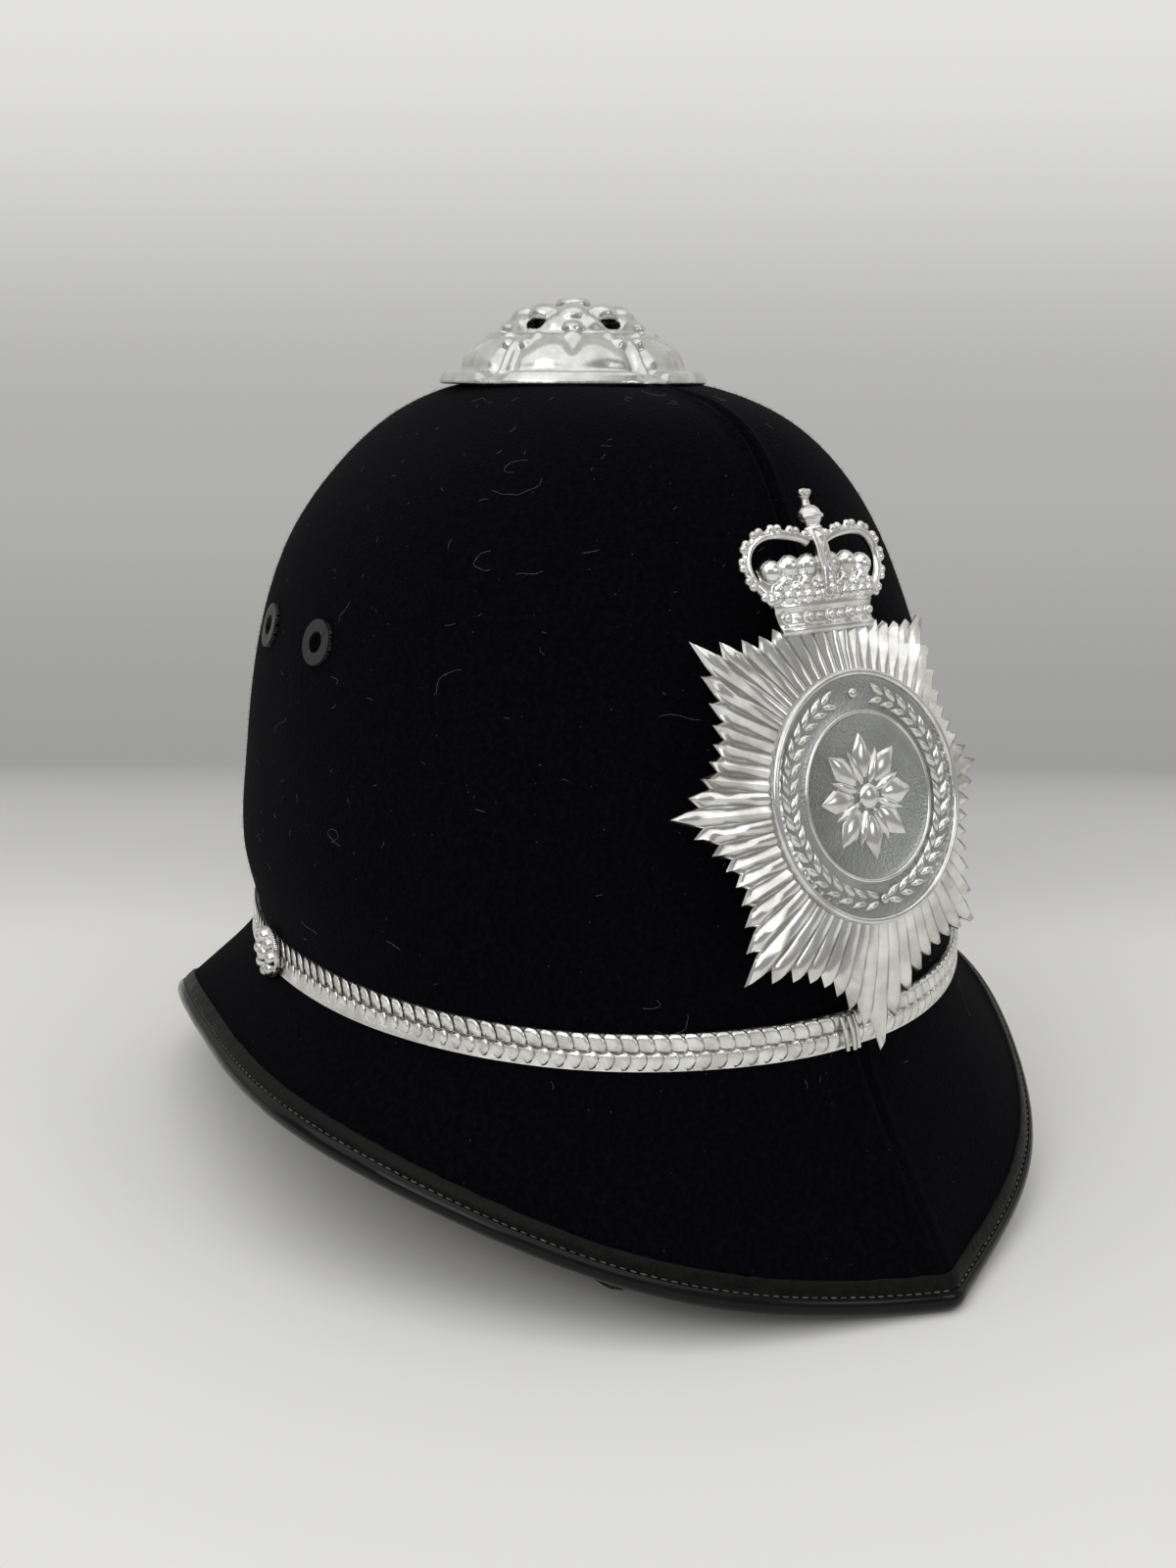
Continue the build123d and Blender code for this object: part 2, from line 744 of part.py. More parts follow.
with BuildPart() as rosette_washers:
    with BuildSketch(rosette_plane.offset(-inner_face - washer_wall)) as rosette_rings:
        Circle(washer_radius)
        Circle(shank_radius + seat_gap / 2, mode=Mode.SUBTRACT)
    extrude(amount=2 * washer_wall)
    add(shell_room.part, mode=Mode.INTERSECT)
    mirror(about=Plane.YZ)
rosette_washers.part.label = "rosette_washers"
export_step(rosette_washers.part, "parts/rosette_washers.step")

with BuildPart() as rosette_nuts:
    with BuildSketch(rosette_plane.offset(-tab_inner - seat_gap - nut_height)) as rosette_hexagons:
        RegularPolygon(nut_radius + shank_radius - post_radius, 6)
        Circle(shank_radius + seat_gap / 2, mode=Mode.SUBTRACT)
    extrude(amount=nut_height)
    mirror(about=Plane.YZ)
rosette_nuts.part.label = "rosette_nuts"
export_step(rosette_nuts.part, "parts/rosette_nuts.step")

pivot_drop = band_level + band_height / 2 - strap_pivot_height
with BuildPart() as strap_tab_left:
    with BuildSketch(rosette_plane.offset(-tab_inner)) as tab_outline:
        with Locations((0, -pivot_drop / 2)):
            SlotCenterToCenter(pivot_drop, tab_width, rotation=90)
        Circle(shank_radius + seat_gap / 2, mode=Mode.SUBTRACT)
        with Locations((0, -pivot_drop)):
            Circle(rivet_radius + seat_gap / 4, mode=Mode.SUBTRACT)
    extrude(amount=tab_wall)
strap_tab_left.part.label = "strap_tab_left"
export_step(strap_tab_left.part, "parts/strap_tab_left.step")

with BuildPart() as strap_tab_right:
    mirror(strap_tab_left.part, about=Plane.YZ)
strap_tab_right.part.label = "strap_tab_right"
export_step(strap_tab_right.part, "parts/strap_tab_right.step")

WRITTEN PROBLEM
Only the number is wanted: how many lines in the data include the string "parts"?

WRITTEN RESPONSE
5